Provide the data again in its entirety, exactly as given.

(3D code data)
────

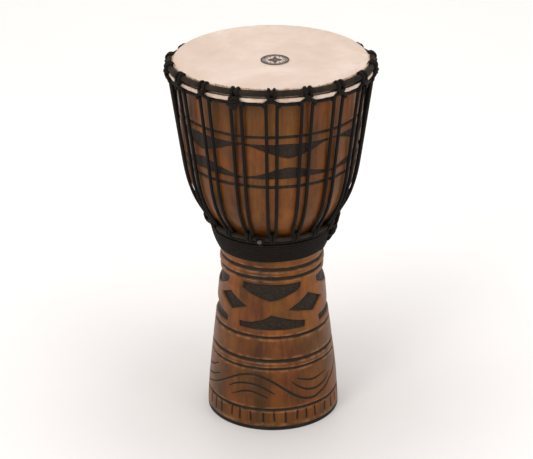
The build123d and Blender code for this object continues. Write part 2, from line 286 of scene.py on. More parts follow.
def wood_material(name, light, middle, dark, coat):
    """Stained, waxed wood: upright grain streaks and pores, with the carved floors painted dark, painted shade
    in the darker patches and a painted highlight on the groove lips.
    """
    n = Nodes(name)
    broad = n.noise(n.scaled((22, 22, 2.2)), 1.0, 4.0, 0.55, 0.6)
    streak = n.noise(n.scaled((150, 150, 5.0)), 1.0, 5.0, 0.6, 0.3)
    pore = n.noise(n.scaled((900, 900, 28)), 1.0, 2.0, 0.5)
    mottle = n.noise(n.place, 26.0, 4.0, 0.6)
    base = n.ramp(broad, (0.30, dark), (0.50, middle), (0.68, light))
    lines = n.ramp(streak, (0.34, 0.50), (0.50, 0.94), (0.66, 1.1))
    base = n.mix(0.5, base, lines, "MULTIPLY")
    warmth = n.noise(n.scaled((14, 14, 11)), 1.0, 5.0, 0.62, 0.8)
    ruddy = n.ramp(warmth, (0.36, (0.76, 0.88, 0.66)), (0.62, (1.16, 0.98, 0.78)))
    base = n.mix(0.9, base, ruddy, "MULTIPLY")
    base = n.mix(0.55, base, n.ramp(mottle, (0.35, 0.55), (0.62, 1.1)), "MULTIPLY")
    pores = n.ramp(pore, (0.30, 0.45), (0.42, 1.0))
    base = n.mix(0.5, base, pores, "MULTIPLY")
    # Darker patches: painted shade above the bottom ring, under the rim and at the bowl's sides, and darker
    # stain elsewhere.
    patch = n.ramp(n.noise(n.place, 30.0, 4.0, 0.6), (0.3, 0.45), (0.65, 1.0))
    stain_and_shade = n.math("MULTIPLY", n.attribute("stain_and_shade"), patch)
    base = n.mix(stain_and_shade, base, n.mix(0.75, base, (0.40, 0.40, 0.46, 1), "MULTIPLY"))
    carve = n.attribute("carve")
    speck = n.noise(n.place, 260.0, 4.0, 0.65)
    paint = n.ramp(speck, (0.32, (0.008, 0.0050, 0.0030)), (0.70, (0.031, 0.0190, 0.0100)))
    edge = n.math("ADD", carve, n.math("MULTIPLY", n.math("SUBTRACT", speck, 0.5), 0.5))
    painted = n.ramp(edge, (0.38, 0.0), (0.60, 1.0))
    colour = n.mix(painted, base, paint)
    # Lighter colour along the groove lips is rubbed stain with a painted highlight; at the foot's lower edge it
    # is rubbed stain.
    wear_and_highlight = n.attribute("wear_and_highlight")
    worn = n.mix(0.5, base, (0.36, 0.185, 0.085, 1))
    wear_and_highlight_share = n.math("MULTIPLY", wear_and_highlight, n.ramp(n.noise(n.place, 70.0, 3.0), (0.40, 0.0), (0.62, 1.0)))
    colour = n.mix(wear_and_highlight_share, colour, worn)
    rough = n.ramp(n.mix(0.5, streak, mottle), (0.35, 0.34), (0.65, 0.50))
    rough = n.mix(painted, rough, (0.7, 0.7, 0.7, 1))
    tool = n.noise(n.scaled((55, 55, 160)), 1.0, 2.0, 0.5)
    normal = n.bump(tool, 0.25, 0.0006)
    normal = n.bump(streak, 0.35, 0.0004, normal)
    normal = n.bump(pore, 0.25, 0.0002, normal)
    fine = n.math("MULTIPLY", painted, speck)
    normal = n.bump(fine, 0.5, 0.0006, normal)
    return n.finish(colour, rough, normal, Coat_Weight=coat, Coat_Roughness=0.22, Specular_IOR_Level=0.15)


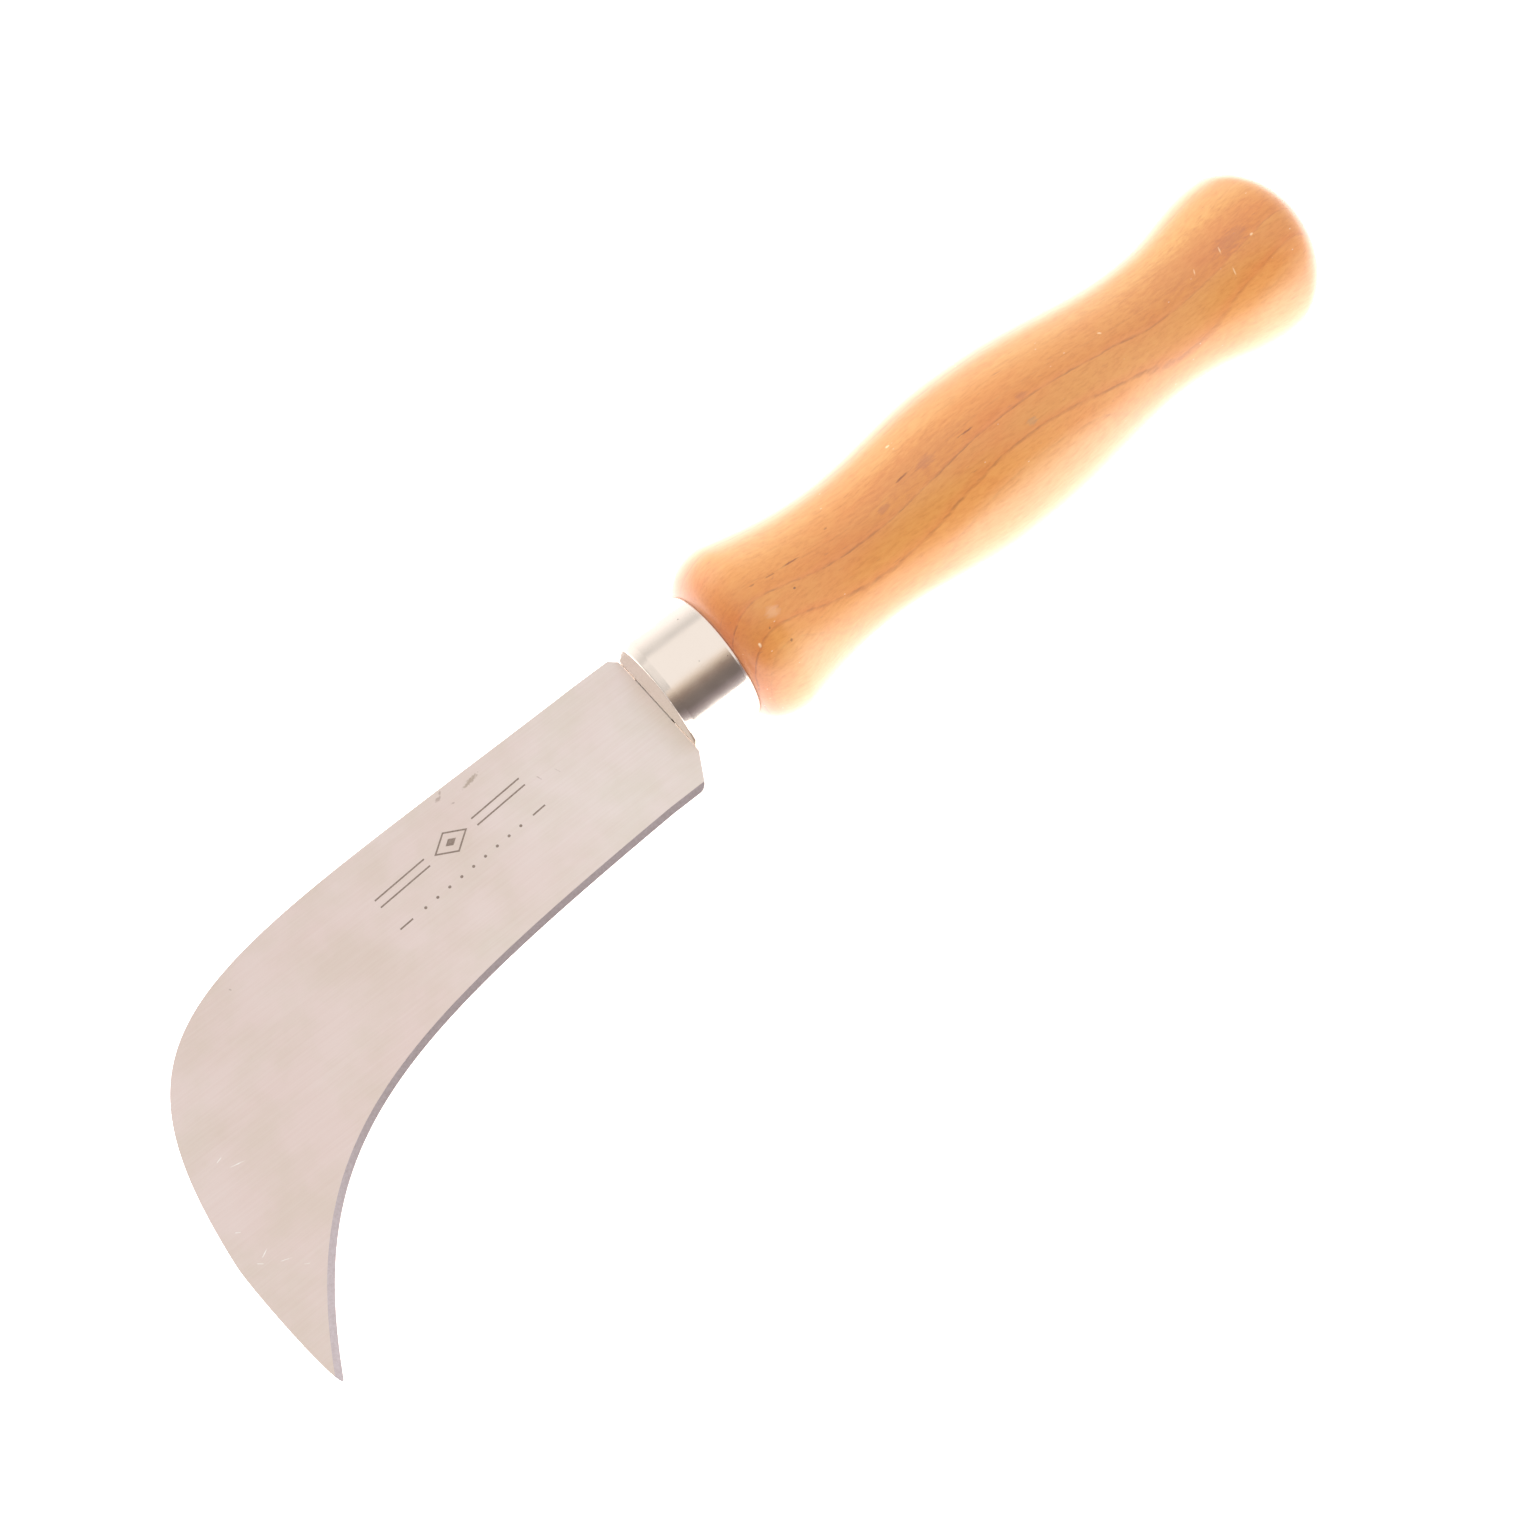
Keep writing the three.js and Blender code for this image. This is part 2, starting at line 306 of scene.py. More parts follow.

────

- [Task answer]:
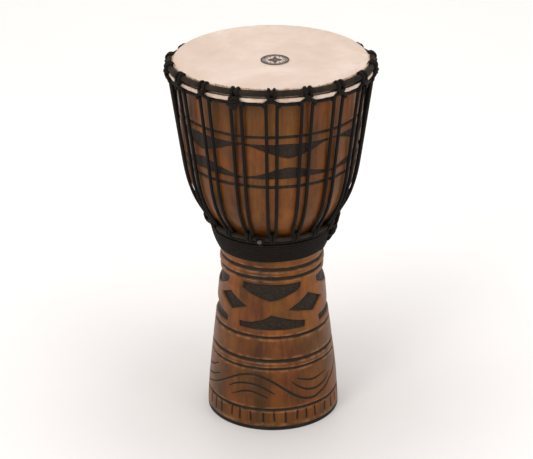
The build123d and Blender code for this object continues. Write part 2, from line 286 of scene.py on. More parts follow.
def wood_material(name, light, middle, dark, coat):
    """Stained, waxed wood: upright grain streaks and pores, with the carved floors painted dark, painted shade
    in the darker patches and a painted highlight on the groove lips.
    """
    n = Nodes(name)
    broad = n.noise(n.scaled((22, 22, 2.2)), 1.0, 4.0, 0.55, 0.6)
    streak = n.noise(n.scaled((150, 150, 5.0)), 1.0, 5.0, 0.6, 0.3)
    pore = n.noise(n.scaled((900, 900, 28)), 1.0, 2.0, 0.5)
    mottle = n.noise(n.place, 26.0, 4.0, 0.6)
    base = n.ramp(broad, (0.30, dark), (0.50, middle), (0.68, light))
    lines = n.ramp(streak, (0.34, 0.50), (0.50, 0.94), (0.66, 1.1))
    base = n.mix(0.5, base, lines, "MULTIPLY")
    warmth = n.noise(n.scaled((14, 14, 11)), 1.0, 5.0, 0.62, 0.8)
    ruddy = n.ramp(warmth, (0.36, (0.76, 0.88, 0.66)), (0.62, (1.16, 0.98, 0.78)))
    base = n.mix(0.9, base, ruddy, "MULTIPLY")
    base = n.mix(0.55, base, n.ramp(mottle, (0.35, 0.55), (0.62, 1.1)), "MULTIPLY")
    pores = n.ramp(pore, (0.30, 0.45), (0.42, 1.0))
    base = n.mix(0.5, base, pores, "MULTIPLY")
    # Darker patches: painted shade above the bottom ring, under the rim and at the bowl's sides, and darker
    # stain elsewhere.
    patch = n.ramp(n.noise(n.place, 30.0, 4.0, 0.6), (0.3, 0.45), (0.65, 1.0))
    stain_and_shade = n.math("MULTIPLY", n.attribute("stain_and_shade"), patch)
    base = n.mix(stain_and_shade, base, n.mix(0.75, base, (0.40, 0.40, 0.46, 1), "MULTIPLY"))
    carve = n.attribute("carve")
    speck = n.noise(n.place, 260.0, 4.0, 0.65)
    paint = n.ramp(speck, (0.32, (0.008, 0.0050, 0.0030)), (0.70, (0.031, 0.0190, 0.0100)))
    edge = n.math("ADD", carve, n.math("MULTIPLY", n.math("SUBTRACT", speck, 0.5), 0.5))
    painted = n.ramp(edge, (0.38, 0.0), (0.60, 1.0))
    colour = n.mix(painted, base, paint)
    # Lighter colour along the groove lips is rubbed stain with a painted highlight; at the foot's lower edge it
    # is rubbed stain.
    wear_and_highlight = n.attribute("wear_and_highlight")
    worn = n.mix(0.5, base, (0.36, 0.185, 0.085, 1))
    wear_and_highlight_share = n.math("MULTIPLY", wear_and_highlight, n.ramp(n.noise(n.place, 70.0, 3.0), (0.40, 0.0), (0.62, 1.0)))
    colour = n.mix(wear_and_highlight_share, colour, worn)
    rough = n.ramp(n.mix(0.5, streak, mottle), (0.35, 0.34), (0.65, 0.50))
    rough = n.mix(painted, rough, (0.7, 0.7, 0.7, 1))
    tool = n.noise(n.scaled((55, 55, 160)), 1.0, 2.0, 0.5)
    normal = n.bump(tool, 0.25, 0.0006)
    normal = n.bump(streak, 0.35, 0.0004, normal)
    normal = n.bump(pore, 0.25, 0.0002, normal)
    fine = n.math("MULTIPLY", painted, speck)
    normal = n.bump(fine, 0.5, 0.0006, normal)
    return n.finish(colour, rough, normal, Coat_Weight=coat, Coat_Roughness=0.22, Specular_IOR_Level=0.15)


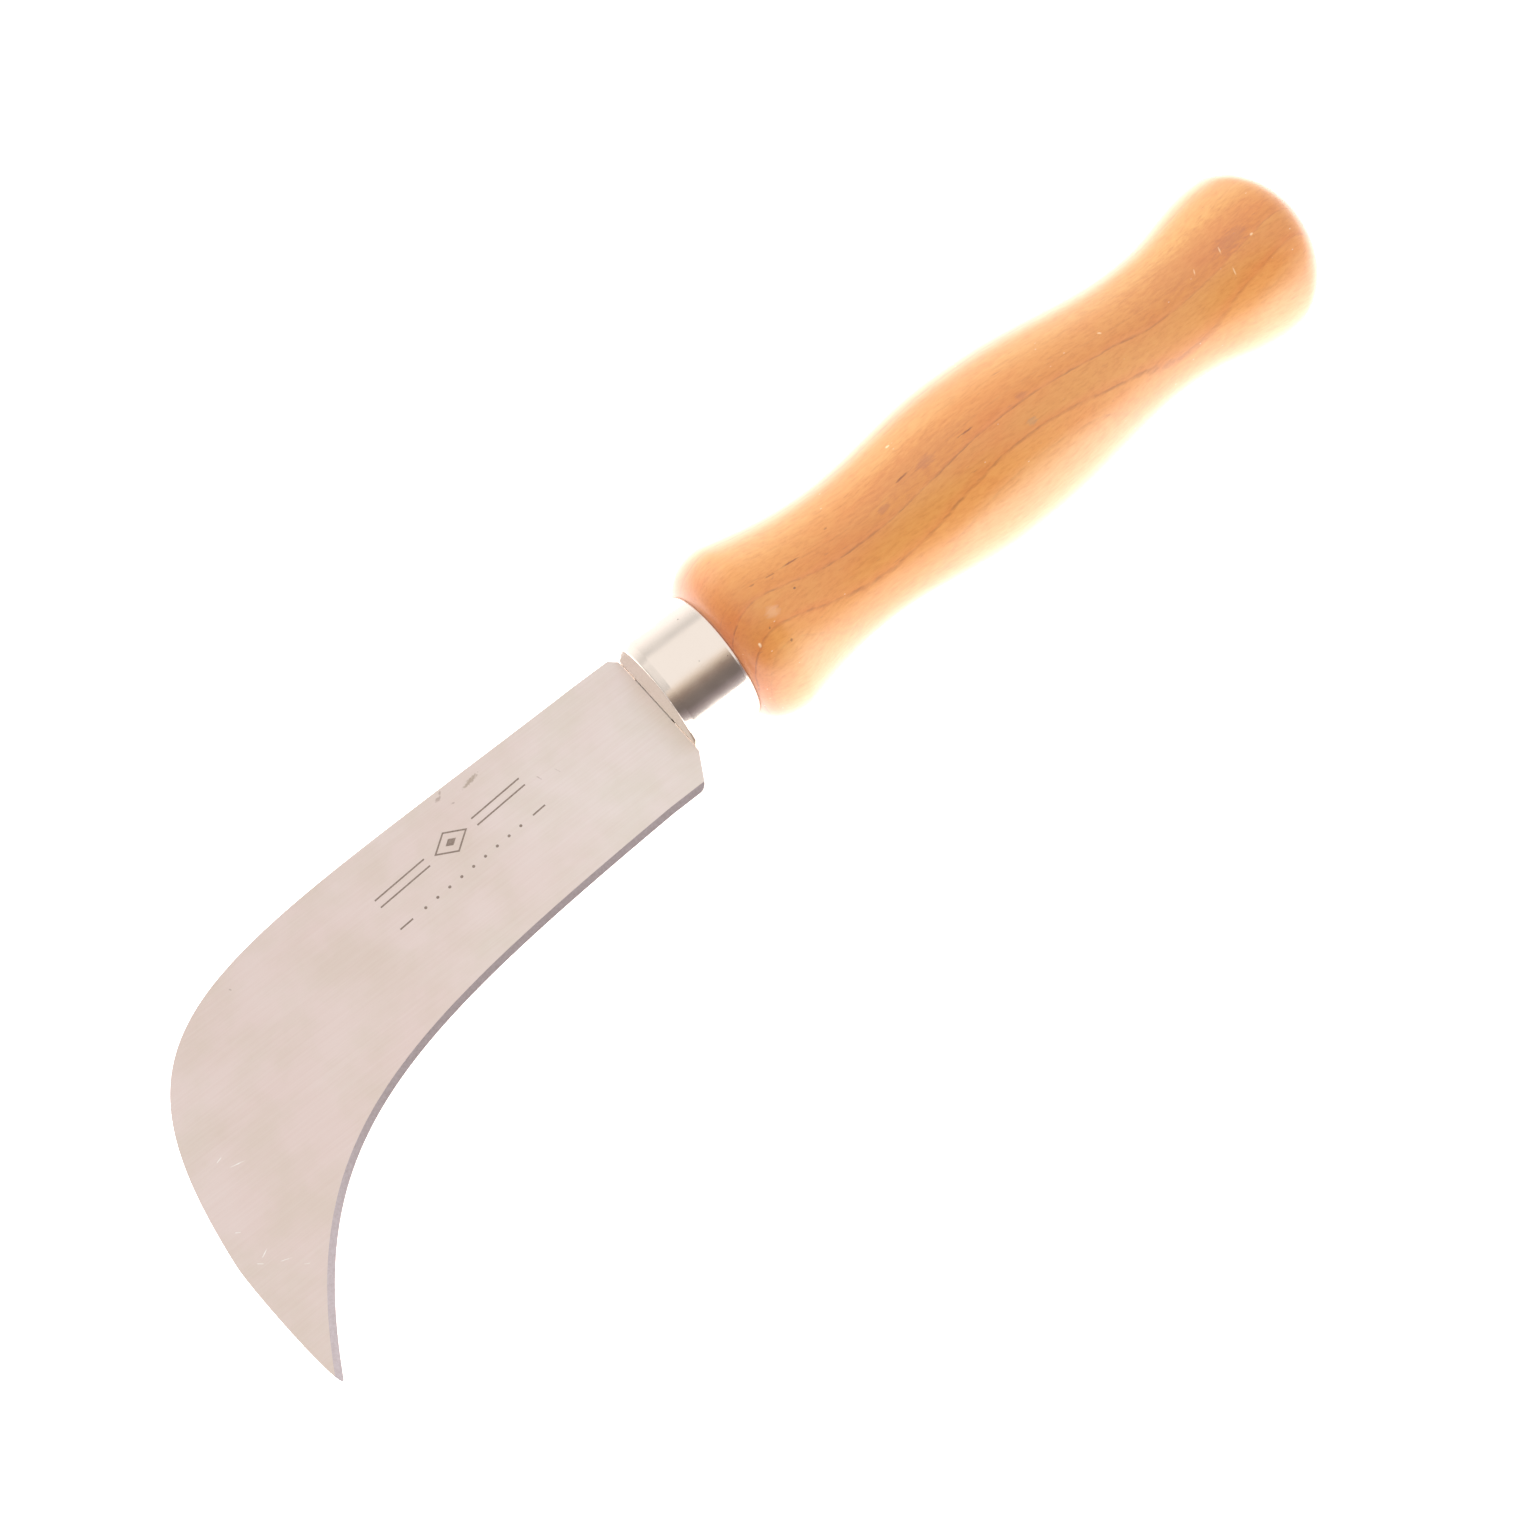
Keep writing the three.js and Blender code for this image. This is part 2, starting at line 306 of scene.py. More parts follow.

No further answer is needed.